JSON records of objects
::::::
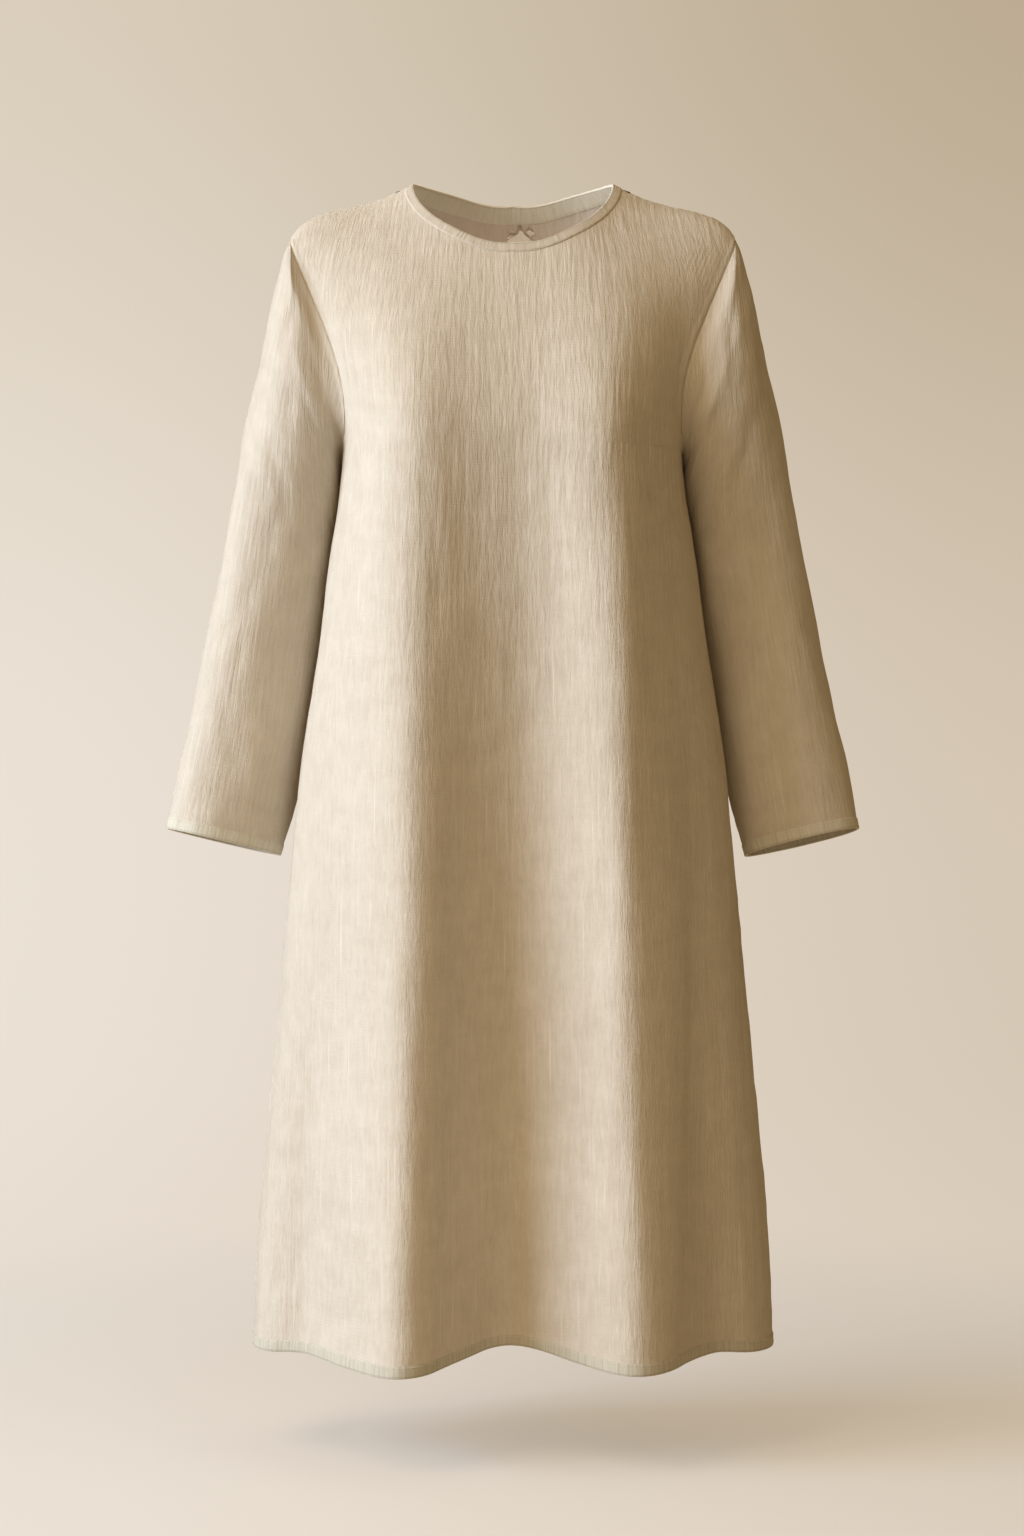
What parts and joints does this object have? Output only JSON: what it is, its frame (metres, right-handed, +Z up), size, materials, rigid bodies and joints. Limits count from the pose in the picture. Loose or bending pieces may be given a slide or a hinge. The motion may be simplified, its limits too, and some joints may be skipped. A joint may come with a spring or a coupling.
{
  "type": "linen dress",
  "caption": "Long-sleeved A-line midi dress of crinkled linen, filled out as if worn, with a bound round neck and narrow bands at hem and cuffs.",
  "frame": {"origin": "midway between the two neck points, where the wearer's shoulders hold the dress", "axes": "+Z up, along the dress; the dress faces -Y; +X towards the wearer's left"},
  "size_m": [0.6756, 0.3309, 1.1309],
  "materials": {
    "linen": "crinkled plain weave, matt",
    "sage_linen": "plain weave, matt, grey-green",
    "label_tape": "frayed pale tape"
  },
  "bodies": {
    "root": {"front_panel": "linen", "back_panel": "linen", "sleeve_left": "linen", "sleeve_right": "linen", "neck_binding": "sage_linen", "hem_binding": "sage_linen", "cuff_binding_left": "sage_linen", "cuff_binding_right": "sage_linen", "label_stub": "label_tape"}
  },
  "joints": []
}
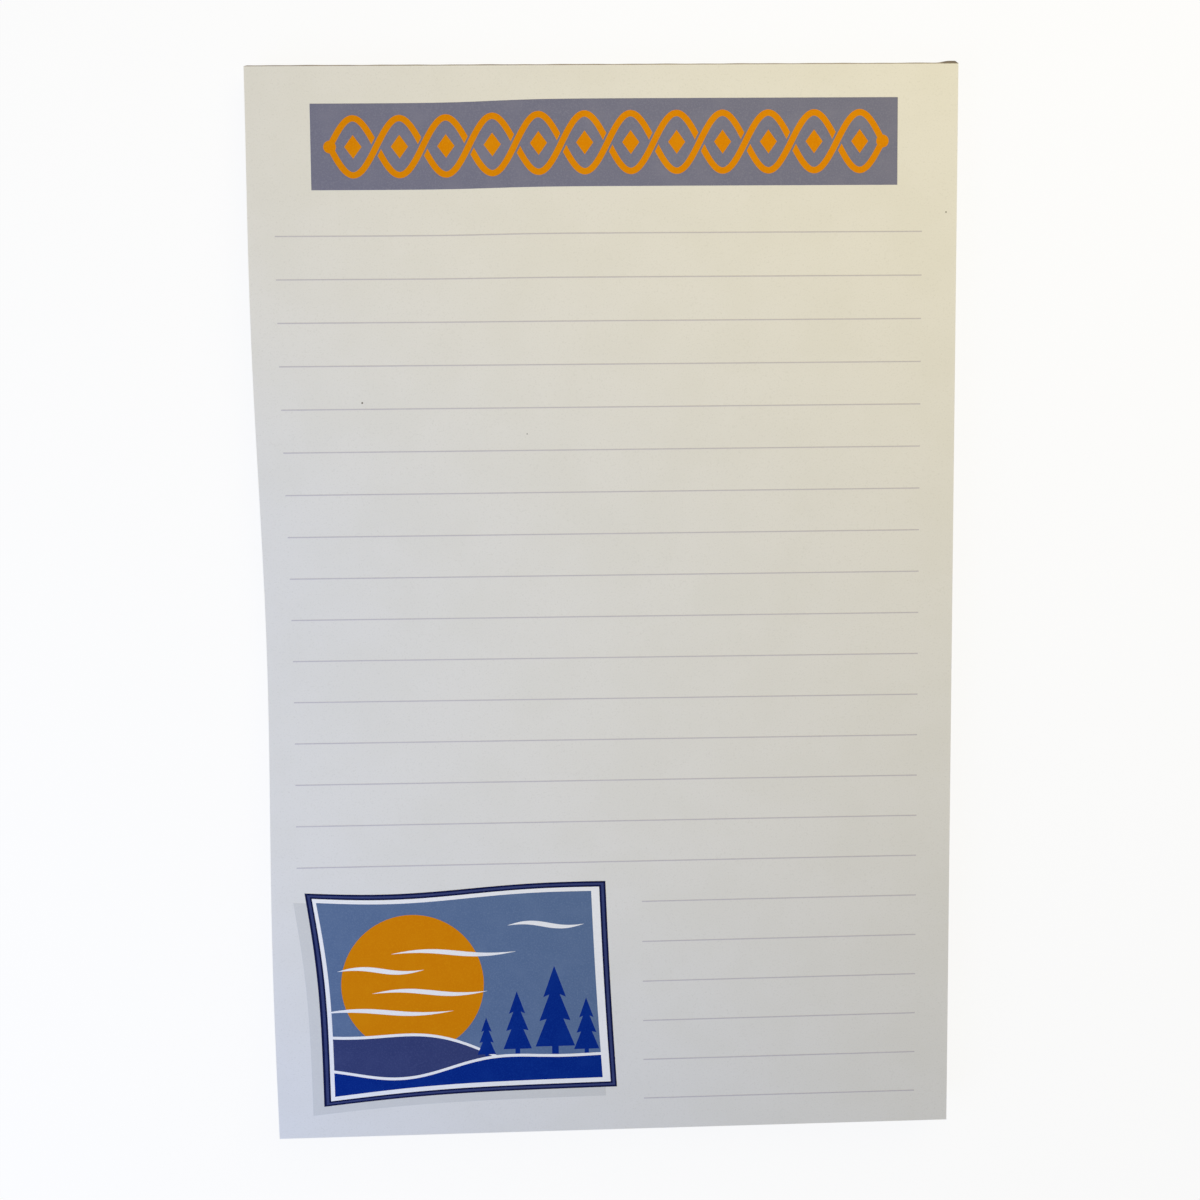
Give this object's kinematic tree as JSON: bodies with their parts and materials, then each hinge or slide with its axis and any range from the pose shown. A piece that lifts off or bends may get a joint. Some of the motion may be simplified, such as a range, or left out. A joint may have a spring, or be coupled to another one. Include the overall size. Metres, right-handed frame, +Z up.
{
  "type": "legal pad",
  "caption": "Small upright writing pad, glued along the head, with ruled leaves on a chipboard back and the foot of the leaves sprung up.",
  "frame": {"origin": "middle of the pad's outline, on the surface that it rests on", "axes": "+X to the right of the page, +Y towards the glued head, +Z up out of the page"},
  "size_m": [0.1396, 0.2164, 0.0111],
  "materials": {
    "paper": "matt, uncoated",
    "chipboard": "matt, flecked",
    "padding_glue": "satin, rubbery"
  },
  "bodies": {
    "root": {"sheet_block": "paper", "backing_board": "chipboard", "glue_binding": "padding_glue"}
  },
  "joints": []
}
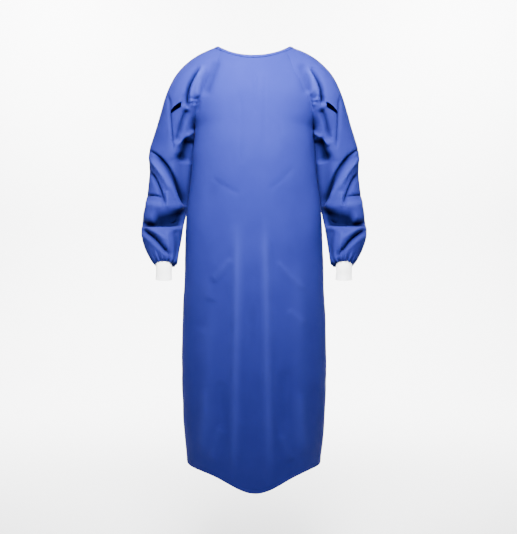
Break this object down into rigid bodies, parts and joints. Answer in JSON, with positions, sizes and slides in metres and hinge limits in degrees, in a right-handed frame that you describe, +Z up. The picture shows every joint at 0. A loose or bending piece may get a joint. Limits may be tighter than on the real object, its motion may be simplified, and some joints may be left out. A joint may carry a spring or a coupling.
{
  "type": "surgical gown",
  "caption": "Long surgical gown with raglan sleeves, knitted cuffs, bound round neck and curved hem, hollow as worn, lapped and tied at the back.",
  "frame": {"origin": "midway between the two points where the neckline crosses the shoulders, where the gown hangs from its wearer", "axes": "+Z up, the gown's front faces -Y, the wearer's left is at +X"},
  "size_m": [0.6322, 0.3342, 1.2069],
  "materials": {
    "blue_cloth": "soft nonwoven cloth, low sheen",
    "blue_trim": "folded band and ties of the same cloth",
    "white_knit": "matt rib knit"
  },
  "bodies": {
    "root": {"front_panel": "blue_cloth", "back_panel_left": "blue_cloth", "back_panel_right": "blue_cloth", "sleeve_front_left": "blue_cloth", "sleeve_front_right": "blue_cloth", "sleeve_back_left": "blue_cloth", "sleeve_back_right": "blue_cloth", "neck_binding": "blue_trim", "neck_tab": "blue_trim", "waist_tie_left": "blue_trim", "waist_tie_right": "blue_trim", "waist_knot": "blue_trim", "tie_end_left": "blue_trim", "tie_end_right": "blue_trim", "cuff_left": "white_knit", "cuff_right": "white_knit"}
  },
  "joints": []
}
::::::
__Task prompt__.
Pull out every line containing "hinge".

__Result for this task__.
What parts and joints does this object have? Output only JSON: what it is, its frame (metres, right-handed, +Z up), size, materials, rigid bodies and joints. Limits count from the pose in the picture. Loose or bending pieces may be given a slide or a hinge. The motion may be simplified, its limits too, and some joints may be skipped. A joint may come with a spring or a coupling.
Give this object's kinematic tree as JSON: bodies with their parts and materials, then each hinge or slide with its axis and any range from the pose shown. A piece that lifts off or bends may get a joint. Some of the motion may be simplified, such as a range, or left out. A joint may have a spring, or be coupled to another one. Include the overall size. Metres, right-handed frame, +Z up.
Break this object down into rigid bodies, parts and joints. Answer in JSON, with positions, sizes and slides in metres and hinge limits in degrees, in a right-handed frame that you describe, +Z up. The picture shows every joint at 0. A loose or bending piece may get a joint. Limits may be tighter than on the real object, its motion may be simplified, and some joints may be left out. A joint may carry a spring or a coupling.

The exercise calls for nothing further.